Tak heran bila ada orangtua yang super ketat, mereka tak akan membiarkan anak-anak mereka bergaul dengan teman-teman yang dirasa kurang baik atau dengan sembarang orang. Tapi bagaimana pun usaha orangtua untuk memproteksi anak-anak mereka, di sekeliling mereka selalu bertebaran hal-hal baik dan buruk yang saling menempel dan tak dapat dipisahkan.
Karena itu, peran orangtua bukanlah memproteksi/melarang anak-anak bergaul dengan siapa-siapa saja atau mencegah mereka bertemu hal-hal buruk yang mungkin sewaktu-waktu bisa ditiru, tapi adalah memberi pengertian kepada mereka, memberi penjelasan disertai alasan yang kuat hingga mereka bisa membedakan dan memilah-milah mana yang baik dan mana yang buruk.
Hal yang membuat kaget mungkin, ketika ada seorang anak yang ditanyai, “Kenapa kamu suka sekali mengucapkan kata-kata kotor, Nak?” Lalu jawabnya, “Ortuku saja begitu, kenapa aku tidak?” Nah!

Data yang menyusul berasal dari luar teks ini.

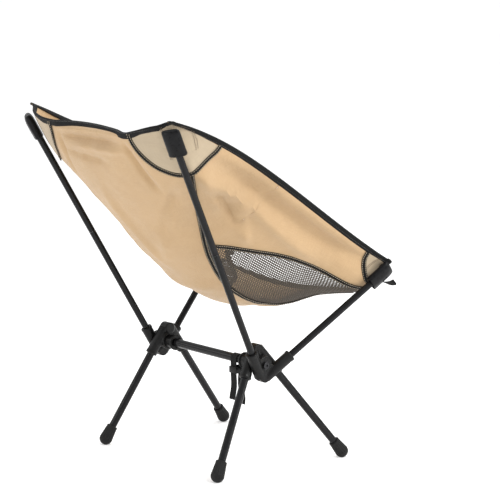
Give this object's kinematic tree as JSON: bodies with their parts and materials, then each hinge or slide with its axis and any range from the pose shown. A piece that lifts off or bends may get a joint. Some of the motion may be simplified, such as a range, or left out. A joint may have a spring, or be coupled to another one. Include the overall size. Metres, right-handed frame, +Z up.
{
  "type": "backpacking chair",
  "caption": "Low sling chair for camping: fabric bucket seat hung on four poles that plug into two hubs on a crossbar, on four splayed legs with rubber feet.",
  "frame": {"origin": "on the ground under the middle of the chair's box", "axes": "+Z up, +Y to the back of the chair, +X to the sitter's left"},
  "size_m": [0.5018, 0.5114, 0.6552],
  "materials": {
    "frame_tube": "black anodised aluminium tube, satin",
    "ferrule": "bare drawn aluminium sleeve",
    "hub_plastic": "moulded black nylon, fine satin grain",
    "end_plastic": "moulded black plastic",
    "foot_rubber": "black rubber, fluted",
    "screw_steel": "black-oxide steel",
    "shock_cord": "braided elastic cord",
    "sling_fabric": "sand-coloured polyester, fine plain weave",
    "netting": "black polyester netting",
    "webbing": "black woven tape and webbing",
    "patch_canvas": "pale grey-beige reinforcing canvas",
    "pocket_fabric": "black coated pocket fabric with a slight gloss"
  },
  "bodies": {
    "frame": {"crossbar": "frame_tube", "hub_screws": "screw_steel", "hub_washers": "screw_steel", "hub_collar_right": "hub_plastic", "bar_plug_right": "end_plastic", "leg_yoke_right": "hub_plastic", "pole_yoke_right": "hub_plastic", "leg_cord_right": "shock_cord", "pole_cord_right": "shock_cord", "hub_collar_left": "hub_plastic", "bar_plug_left": "end_plastic", "leg_yoke_left": "hub_plastic", "pole_yoke_left": "hub_plastic", "leg_cord_left": "shock_cord", "pole_cord_left": "shock_cord"},
    "seat": {"middle_panel": "sling_fabric", "wing_right": "sling_fabric", "wing_left": "sling_fabric", "mesh_right": "netting", "mesh_left": "netting", "edge_binding_back": "webbing", "edge_binding_front": "webbing", "edge_binding_left": "webbing", "edge_binding_right": "webbing"},
    "back_leg_right": {"back_leg_right_tube": "frame_tube", "back_leg_right_end_plug": "end_plastic", "back_foot_right": "foot_rubber"},
    "back_pole_lower_right": {"back_pole_lower_right": "frame_tube", "back_pole_ferrule_right": "ferrule"},
    "back_pole_upper_right": {"back_pole_upper_right": "frame_tube", "back_pole_tip_right": "end_plastic"},
    "back_corner_right": {"back_patch_right": "patch_canvas", "back_boot_right": "pocket_fabric"},
    "front_leg_right": {"front_leg_right_tube": "frame_tube", "front_leg_right_end_plug": "end_plastic", "front_foot_right": "foot_rubber"},
    "front_pole_right": {"front_pole_right": "frame_tube", "front_pole_tip_right": "end_plastic"},
    "front_corner_right": {"front_patch_right": "patch_canvas", "front_boot_right": "pocket_fabric", "pull_tab_right": "webbing"},
    "back_leg_left": {"back_leg_left_tube": "frame_tube", "back_leg_left_end_plug": "end_plastic", "back_foot_left": "foot_rubber"},
    "back_pole_lower_left": {"back_pole_lower_left": "frame_tube", "back_pole_ferrule_left": "ferrule"},
    "back_pole_upper_left": {"back_pole_upper_left": "frame_tube", "back_pole_tip_left": "end_plastic"},
    "back_corner_left": {"back_patch_left": "patch_canvas", "back_boot_left": "pocket_fabric"},
    "front_leg_left": {"front_leg_left_tube": "frame_tube", "front_leg_left_end_plug": "end_plastic", "front_foot_left": "foot_rubber"},
    "front_pole_left": {"front_pole_left": "frame_tube", "front_pole_tip_left": "end_plastic"},
    "front_corner_left": {"front_patch_left": "patch_canvas", "front_boot_left": "pocket_fabric", "pull_tab_left": "webbing"},
    "strap": {"cinch_strap": "webbing", "strap_keeper": "end_plastic"}
  },
  "joints": [
    {"name": "seat_lift", "type": "slide", "parent": "frame", "child": "seat", "axis": [0, 0, 1], "range_m": [0, 0.062]},
    {"name": "back_leg_right_pull_out", "type": "slide", "parent": "frame", "child": "back_leg_right", "axis": [-0.1611, 0.4693, -0.8682], "range_m": [0, 0.026]},
    {"name": "back_pole_lower_right_pull_out", "type": "slide", "parent": "frame", "child": "back_pole_lower_right", "axis": [-0.1252, 0.4705, 0.8735], "range_m": [0, 0.026]},
    {"name": "back_pole_upper_right_pull_off", "type": "slide", "parent": "back_pole_lower_right", "child": "back_pole_upper_right", "axis": [-0.1252, 0.4705, 0.8735], "range_m": [0, 0.02]},
    {"name": "back_corner_right_slip_off", "type": "slide", "parent": "seat", "child": "back_corner_right", "axis": [-0.2392, 0.8989, 0.3671], "range_m": [0, 0.04763], "deforming": ["back_patch_right"]},
    {"name": "front_leg_right_pull_out", "type": "slide", "parent": "frame", "child": "front_leg_right", "axis": [-0.1607, -0.6163, -0.771], "range_m": [0, 0.026]},
    {"name": "front_pole_right_pull_out", "type": "slide", "parent": "frame", "child": "front_pole_right", "axis": [-0.2806, -0.7297, 0.6235], "range_m": [0, 0.026]},
    {"name": "front_corner_right_slip_off", "type": "slide", "parent": "seat", "child": "front_corner_right", "axis": [-0.3419, -0.8891, -0.3043], "range_m": [0, 0.05827]},
    {"name": "back_leg_left_pull_out", "type": "slide", "parent": "frame", "child": "back_leg_left", "axis": [0.1611, 0.4693, -0.8682], "range_m": [0, 0.026]},
    {"name": "back_pole_lower_left_pull_out", "type": "slide", "parent": "frame", "child": "back_pole_lower_left", "axis": [0.1252, 0.4705, 0.8735], "range_m": [0, 0.026]},
    {"name": "back_pole_upper_left_pull_off", "type": "slide", "parent": "back_pole_lower_left", "child": "back_pole_upper_left", "axis": [0.1252, 0.4705, 0.8735], "range_m": [0, 0.02]},
    {"name": "back_corner_left_slip_off", "type": "slide", "parent": "seat", "child": "back_corner_left", "axis": [0.2392, 0.8989, 0.3671], "range_m": [0, 0.04763], "deforming": ["back_patch_left"]},
    {"name": "front_leg_left_pull_out", "type": "slide", "parent": "frame", "child": "front_leg_left", "axis": [0.1607, -0.6163, -0.771], "range_m": [0, 0.026]},
    {"name": "front_pole_left_pull_out", "type": "slide", "parent": "frame", "child": "front_pole_left", "axis": [0.2806, -0.7297, 0.6235], "range_m": [0, 0.026]},
    {"name": "front_corner_left_slip_off", "type": "slide", "parent": "seat", "child": "front_corner_left", "axis": [0.3419, -0.8891, -0.3043], "range_m": [0, 0.05827]},
    {"name": "strap_swing", "type": "hinge", "parent": "frame", "child": "strap", "pos_m": [-0.084, -0.00664, 0.1963], "axis": [1, 0, 0], "range_deg": [-60, 60]}
  ],
  "couplings": [
    {"joint": "back_pole_lower_right_pull_out", "follows": "seat_lift", "ratio": 0.41935},
    {"joint": "back_pole_upper_right_pull_off", "follows": "seat_lift", "ratio": 0.32258},
    {"joint": "back_corner_right_slip_off", "follows": "seat_lift", "ratio": 0.76823},
    {"joint": "front_pole_right_pull_out", "follows": "seat_lift", "ratio": 0.41935},
    {"joint": "front_corner_right_slip_off", "follows": "seat_lift", "ratio": 0.93983},
    {"joint": "back_pole_lower_left_pull_out", "follows": "seat_lift", "ratio": 0.41935},
    {"joint": "back_pole_upper_left_pull_off", "follows": "seat_lift", "ratio": 0.32258},
    {"joint": "back_corner_left_slip_off", "follows": "seat_lift", "ratio": 0.76823},
    {"joint": "front_pole_left_pull_out", "follows": "seat_lift", "ratio": 0.41935},
    {"joint": "front_corner_left_slip_off", "follows": "seat_lift", "ratio": 0.93983}
  ]
}
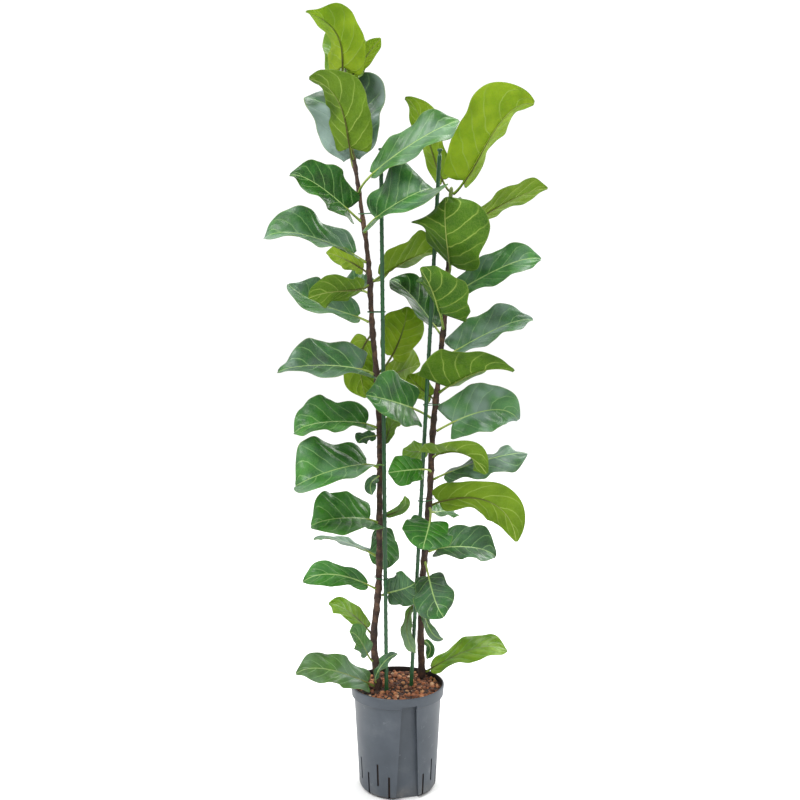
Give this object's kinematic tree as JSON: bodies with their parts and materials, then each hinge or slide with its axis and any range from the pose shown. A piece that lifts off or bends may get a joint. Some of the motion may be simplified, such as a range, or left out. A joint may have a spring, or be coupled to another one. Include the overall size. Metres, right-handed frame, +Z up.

Teman, kata-kata kotor atau kasar berupa makian yang kita ucapkan itu sama sekali tak ada gunanya bagi kita. Selain merugikan diri sendiri (membuat diri terbiasa berucap buruk), juga tak jarang makian yang kita ucapkan itu akan menyakiti perasaan orang lain. Mungkin bagi kita, merasa lega dan puas setelah memaki seseorang dengan kata-kata kotor, tapi tahukah bahwa luka yang kita tusukkan ke jantungnya akibat kata-kata makian kita itu akan terus membekas dan tak bisa lagi hilang?
Mujur, bila orang yang kita maki itu pemaaf dan tak simpan di hati, tapi bagaimana bila dia itu pendendam dan sangat sensitif? Tentunya berbahaya sekali bila dia terus mengingatnya, kan?
Sebenarnya, bukan saja kata-kata kotor itu tak layak kita ucapkan, bahkan bila ada hal-hal/orang yang sepantasnya kita maki/memperoleh kata-kata kotor pun tak layak kita vonis dan tak harus mengucapkannya; malahan kita harus pintar-pintar mengubahnya menjadi kata-kata baik hingga orang yang seharusnya mendapatkan kata-kata makian itu berbalik ke arah yang benar.
Mulai sekarang, mari kita sama-sama belajar untuk berpikir baik, berbuat baik, dan berucap baik. Kata-kata tak baik yang kita ucapkan bisa menjadi senjata yang membahayakan diri sendiri kelak. Jagalah hati, pikiran, dan hati-hati dengan ucapan. Semoga bermanfaat!